At the Simpson residence, Marge disapproves of the plan, but decides to do it for Apu's sake. Apu's mother is displeased with his choice of bride, and shocked to learn that she has grandchildren. While the plan is under way Homer decides to stay in the Springfield Retirement Castle with his father, posing as resident Cornelius Talmidge. Homer enjoys his stay at the home immensly, as he considers the lack of any required physical movement or activity a luxury, until the real Cornelius returns, at which point he flees. He returns home and gets into bed with Marge. Mrs. Nahasapeemapetilon enters to say goodbye, but is shocked to see Marge in bed with another man, and Apu on the floor. Tired of the whole charade, Marge forces Apu to tell his mother the truth, who declares that the arranged marriage will proceed as planned.

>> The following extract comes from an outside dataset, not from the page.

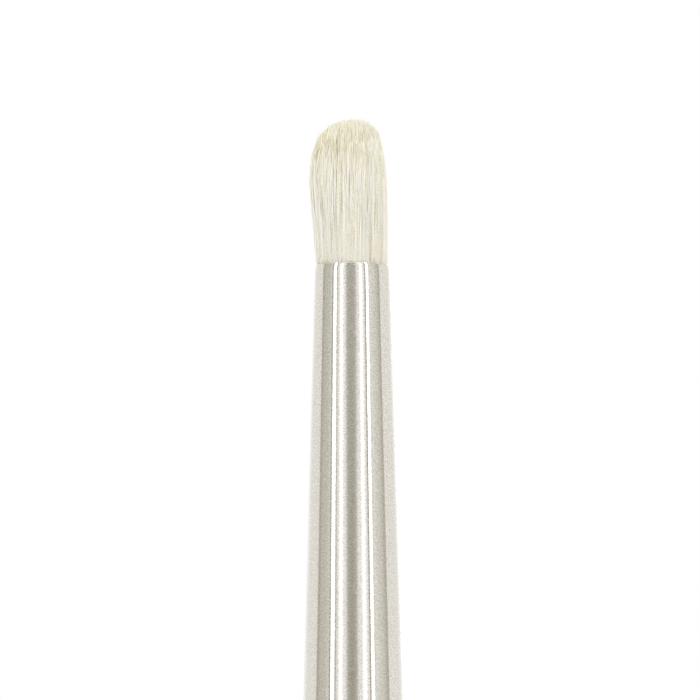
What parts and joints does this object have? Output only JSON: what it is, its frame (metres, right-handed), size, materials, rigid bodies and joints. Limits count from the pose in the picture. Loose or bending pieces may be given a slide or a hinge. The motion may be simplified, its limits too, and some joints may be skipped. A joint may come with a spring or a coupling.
{
  "type": "detail makeup brush",
  "caption": "Slim makeup brush: a small domed tuft of pale hair in a tapered polished metal ferrule on a long turned handle.",
  "frame": {"origin": "centre of the handle's flat butt end", "axes": "+Z runs along the brush from the butt end to the tip of the hair; +X is to the right and +Y away from the viewer in the pictured view"},
  "size_m": [0.009, 0.009, 0.1721],
  "materials": {
    "black_lacquer": "gloss black lacquer on birch",
    "adhesive": "set adhesive film",
    "nickel_plate": "polished nickel plate on brass",
    "set_resin": "set epoxy resin",
    "waxed_thread": "waxed cotton thread",
    "goat_hair": "natural cream goat hair"
  },
  "bodies": {
    "root": {"handle": "black_lacquer", "tenon_glue": "adhesive", "ferrule": "nickel_plate", "resin_plug": "set_resin", "binding_thread": "waxed_thread", "hair_tuft": "goat_hair"}
  },
  "joints": []
}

The wedding is held in the Simpsons' back yard, but Apu still has second thoughts about it. However, when he sees Manjula for the first time in years, he realizes how beautiful she really is and feels a little less reluctant. Apu asks about her favorite food, book and movie; she quips that the answer to all three questions is Fried Green Tomatoes. The pair decide that perhaps the marriage can work after all, and they can get a divorce if it does not. Homer, poorly disguised as Ganesha, tries to stop the wedding, but he is quickly subdued by a wedding guest, and Apu and Manjula marry anyway. The episode ends with guests dancing while Homer is attacked by the elephant for stealing his peanuts.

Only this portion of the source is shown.